Amongst credible economists and political leaders (so, not including Malcolm Turnbull and Scott Morrison), it is universally accepted that Australia, like most other developed economies, has a wealth and income inequality problem. There are books and essays being written and read every minute about why this problem exists, but let me simplify in the words of a writer, not an economist: the people who own the capital (the business owners, shareholders and executives) are keeping profit from their investments for themselves, rather than dividing it amongst the people whose labour contributed to the return. This behaviour explains why company profits were up 40% to March this year, yet wages were only up 0.9%.

Before I go on, just a quick word about the behaviour that led to this outcome. You will often hear company executives and business journalists using passive language when talking about company profits and the way they are distributed amongst shareholders, executives and workers. Investments apparently ‘flow’, like water from a tap, as if nature intended shareholders to get a better deal than the workers who created the wealth. Anat Shenker-Osario makes the excellent point that this language erases responsibility for the actual decisions that led to these outcomes. Business owners and executives don’t stand in the hallway of their office and watch money flow to various stakeholders in imbalanced proportion, coincidentally, much of it into their bank accounts. They choose to make this happen.

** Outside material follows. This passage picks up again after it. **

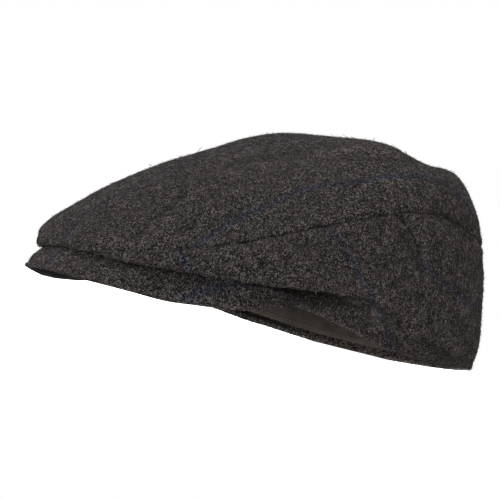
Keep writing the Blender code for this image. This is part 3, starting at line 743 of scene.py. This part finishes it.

If we, workers, are concerned about this situation of growing wealth inequality, we need to do something about the culture of what is accepted behaviour amongst business owners. We need to reassess our own language and culture around the relationship between what we do for a living, and with those in control of how much we get paid.

Another caveat here. The business owners should also be concerned with flat-lining wages and the resulting growth in inequality. Who is going to buy their products if no one has any money left after necessities? As this article points out, 60% of Australia’s economic growth is consumer based. Those consumers are, for the most part, the very same people who work for a living – who sell their labour and who haven’t had a meaningful pay rise in four years. Business owners and leaders don’t seem to fully understand this fact; no doubt they hope everyone else gives their workers a pay rise, but they’re safe not to do the same. In the long term, this selfishness is clearly to everyone’s detriment.

So what is a worker? It’s time we talked about this question, because I fear there are far too many of us who don’t fully comprehend what it means to sell our labour. I know a union secretary who has been told by members of his union that they don’t want a pay rise as they’ll be priced out of the market. These are workers who are qualified and experienced trades people. Yet, they have drunk the neoliberal-kool-aid that their bosses have been serving up forever which makes them fear that more pay will make them a bigger liability for their boss and they might be got rid of.

Let’s just get something straight right now. The boss doesn’t hire someone to do work for them out of the goodness of their charitable heart, and they don’t keep them employed because they’re nice people. I’m not saying aren’t good person, and are purposely trying to screw over their workers. But what I am saying is that people who are paid to do a job need to understand that without them doing that job, their boss couldn’t run their business, couldn’t produce profit, and would have no return to show for their investment of time and money. The boss needs the worker just as much as the worker needs the boss. The resulting compact between a worker and a business owner goes something like this: the business owner invests in setting up a business, contributing capital such as an innovative idea, market knowledge, physical resources and money. If they can’t create profit with their own two hands, they need people to do work for them to co-create profit from this investment. It really is as simple as that in pretty much every boss/worker relationship.

Yet, somehow workers have become so brow-beaten by economic and job-insecurity, and so convinced by the neoliberal trickle-down promise, that they have been made to feel like they should feel lucky to provide their labour to a business owner, and that they do anything to displease the giver of luck, such as expecting to be fairly compensated for the labour they provide that contributes to the profits of the business owner, their luck might be taken away.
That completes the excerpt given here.